TASK STATEMENT :: Quote the whole listing verbatim.
%%
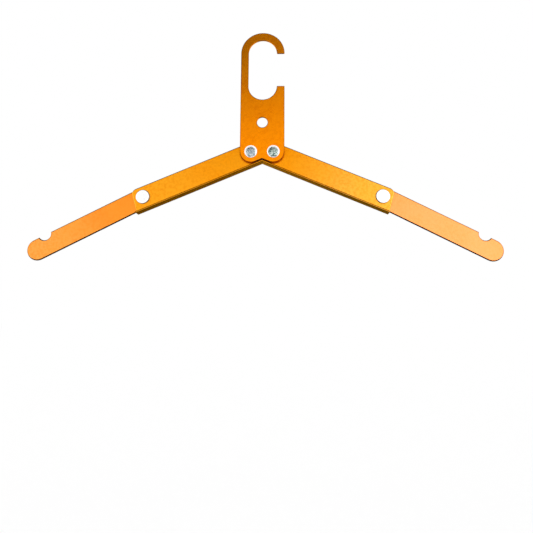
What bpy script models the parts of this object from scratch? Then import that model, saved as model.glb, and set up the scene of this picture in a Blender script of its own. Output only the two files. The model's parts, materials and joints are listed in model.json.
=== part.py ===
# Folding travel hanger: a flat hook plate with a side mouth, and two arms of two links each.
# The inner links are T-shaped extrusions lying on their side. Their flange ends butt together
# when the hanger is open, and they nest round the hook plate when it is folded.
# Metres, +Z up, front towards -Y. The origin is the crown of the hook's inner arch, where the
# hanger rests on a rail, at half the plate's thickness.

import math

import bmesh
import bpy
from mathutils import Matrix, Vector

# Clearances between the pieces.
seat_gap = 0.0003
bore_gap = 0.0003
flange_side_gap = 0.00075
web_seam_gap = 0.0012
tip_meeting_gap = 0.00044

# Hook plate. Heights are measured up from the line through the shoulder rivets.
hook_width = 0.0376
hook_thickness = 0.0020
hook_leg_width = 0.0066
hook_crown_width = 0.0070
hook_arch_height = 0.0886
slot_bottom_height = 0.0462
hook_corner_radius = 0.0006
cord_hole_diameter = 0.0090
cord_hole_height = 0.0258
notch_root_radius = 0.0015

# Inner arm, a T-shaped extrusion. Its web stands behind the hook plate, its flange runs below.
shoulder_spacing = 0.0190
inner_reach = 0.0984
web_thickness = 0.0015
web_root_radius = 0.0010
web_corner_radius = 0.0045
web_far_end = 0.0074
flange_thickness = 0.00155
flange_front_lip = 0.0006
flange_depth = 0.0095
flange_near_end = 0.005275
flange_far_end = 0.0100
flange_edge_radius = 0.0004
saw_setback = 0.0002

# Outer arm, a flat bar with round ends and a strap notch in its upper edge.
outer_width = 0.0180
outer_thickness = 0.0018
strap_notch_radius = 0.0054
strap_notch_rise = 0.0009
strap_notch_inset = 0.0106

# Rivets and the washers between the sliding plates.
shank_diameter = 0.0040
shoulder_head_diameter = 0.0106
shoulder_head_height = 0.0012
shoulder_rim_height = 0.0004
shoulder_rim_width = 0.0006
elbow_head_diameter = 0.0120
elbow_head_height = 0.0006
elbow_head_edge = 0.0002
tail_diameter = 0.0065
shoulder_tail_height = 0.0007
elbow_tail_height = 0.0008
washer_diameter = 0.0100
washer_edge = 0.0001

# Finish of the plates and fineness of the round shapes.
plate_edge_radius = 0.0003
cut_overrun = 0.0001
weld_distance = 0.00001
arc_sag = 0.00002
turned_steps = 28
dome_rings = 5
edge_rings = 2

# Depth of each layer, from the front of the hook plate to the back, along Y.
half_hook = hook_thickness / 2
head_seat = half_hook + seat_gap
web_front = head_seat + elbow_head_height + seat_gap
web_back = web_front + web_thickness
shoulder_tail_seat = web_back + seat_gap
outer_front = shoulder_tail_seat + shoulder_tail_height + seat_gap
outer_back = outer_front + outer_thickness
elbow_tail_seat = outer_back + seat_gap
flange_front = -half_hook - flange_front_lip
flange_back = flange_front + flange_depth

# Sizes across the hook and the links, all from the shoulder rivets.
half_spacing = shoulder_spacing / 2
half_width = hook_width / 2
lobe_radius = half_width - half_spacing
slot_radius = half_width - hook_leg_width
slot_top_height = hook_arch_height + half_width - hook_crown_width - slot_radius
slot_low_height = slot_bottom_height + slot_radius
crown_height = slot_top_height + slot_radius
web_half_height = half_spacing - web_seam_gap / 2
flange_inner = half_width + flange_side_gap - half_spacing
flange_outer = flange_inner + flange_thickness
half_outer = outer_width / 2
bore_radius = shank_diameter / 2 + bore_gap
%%
COMPLETE RESPONSE ::
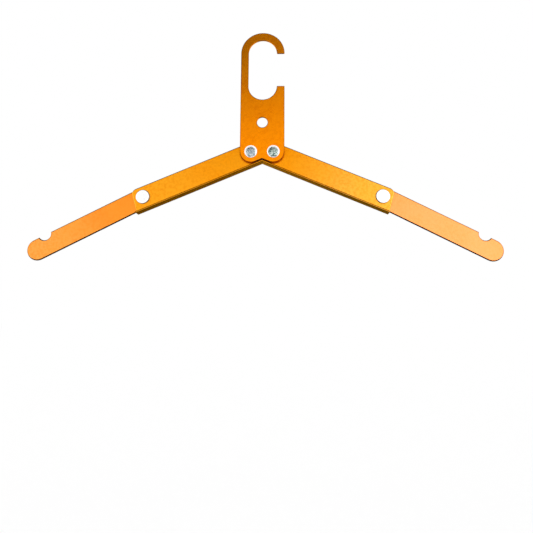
What bpy script models the parts of this object from scratch? Then import that model, saved as model.glb, and set up the scene of this picture in a Blender script of its own. Output only the two files. The model's parts, materials and joints are listed in model.json.
=== part.py ===
# Folding travel hanger: a flat hook plate with a side mouth, and two arms of two links each.
# The inner links are T-shaped extrusions lying on their side. Their flange ends butt together
# when the hanger is open, and they nest round the hook plate when it is folded.
# Metres, +Z up, front towards -Y. The origin is the crown of the hook's inner arch, where the
# hanger rests on a rail, at half the plate's thickness.

import math

import bmesh
import bpy
from mathutils import Matrix, Vector

# Clearances between the pieces.
seat_gap = 0.0003
bore_gap = 0.0003
flange_side_gap = 0.00075
web_seam_gap = 0.0012
tip_meeting_gap = 0.00044

# Hook plate. Heights are measured up from the line through the shoulder rivets.
hook_width = 0.0376
hook_thickness = 0.0020
hook_leg_width = 0.0066
hook_crown_width = 0.0070
hook_arch_height = 0.0886
slot_bottom_height = 0.0462
hook_corner_radius = 0.0006
cord_hole_diameter = 0.0090
cord_hole_height = 0.0258
notch_root_radius = 0.0015

# Inner arm, a T-shaped extrusion. Its web stands behind the hook plate, its flange runs below.
shoulder_spacing = 0.0190
inner_reach = 0.0984
web_thickness = 0.0015
web_root_radius = 0.0010
web_corner_radius = 0.0045
web_far_end = 0.0074
flange_thickness = 0.00155
flange_front_lip = 0.0006
flange_depth = 0.0095
flange_near_end = 0.005275
flange_far_end = 0.0100
flange_edge_radius = 0.0004
saw_setback = 0.0002

# Outer arm, a flat bar with round ends and a strap notch in its upper edge.
outer_width = 0.0180
outer_thickness = 0.0018
strap_notch_radius = 0.0054
strap_notch_rise = 0.0009
strap_notch_inset = 0.0106

# Rivets and the washers between the sliding plates.
shank_diameter = 0.0040
shoulder_head_diameter = 0.0106
shoulder_head_height = 0.0012
shoulder_rim_height = 0.0004
shoulder_rim_width = 0.0006
elbow_head_diameter = 0.0120
elbow_head_height = 0.0006
elbow_head_edge = 0.0002
tail_diameter = 0.0065
shoulder_tail_height = 0.0007
elbow_tail_height = 0.0008
washer_diameter = 0.0100
washer_edge = 0.0001

# Finish of the plates and fineness of the round shapes.
plate_edge_radius = 0.0003
cut_overrun = 0.0001
weld_distance = 0.00001
arc_sag = 0.00002
turned_steps = 28
dome_rings = 5
edge_rings = 2

# Depth of each layer, from the front of the hook plate to the back, along Y.
half_hook = hook_thickness / 2
head_seat = half_hook + seat_gap
web_front = head_seat + elbow_head_height + seat_gap
web_back = web_front + web_thickness
shoulder_tail_seat = web_back + seat_gap
outer_front = shoulder_tail_seat + shoulder_tail_height + seat_gap
outer_back = outer_front + outer_thickness
elbow_tail_seat = outer_back + seat_gap
flange_front = -half_hook - flange_front_lip
flange_back = flange_front + flange_depth

# Sizes across the hook and the links, all from the shoulder rivets.
half_spacing = shoulder_spacing / 2
half_width = hook_width / 2
lobe_radius = half_width - half_spacing
slot_radius = half_width - hook_leg_width
slot_top_height = hook_arch_height + half_width - hook_crown_width - slot_radius
slot_low_height = slot_bottom_height + slot_radius
crown_height = slot_top_height + slot_radius
web_half_height = half_spacing - web_seam_gap / 2
flange_inner = half_width + flange_side_gap - half_spacing
flange_outer = flange_inner + flange_thickness
half_outer = outer_width / 2
bore_radius = shank_diameter / 2 + bore_gap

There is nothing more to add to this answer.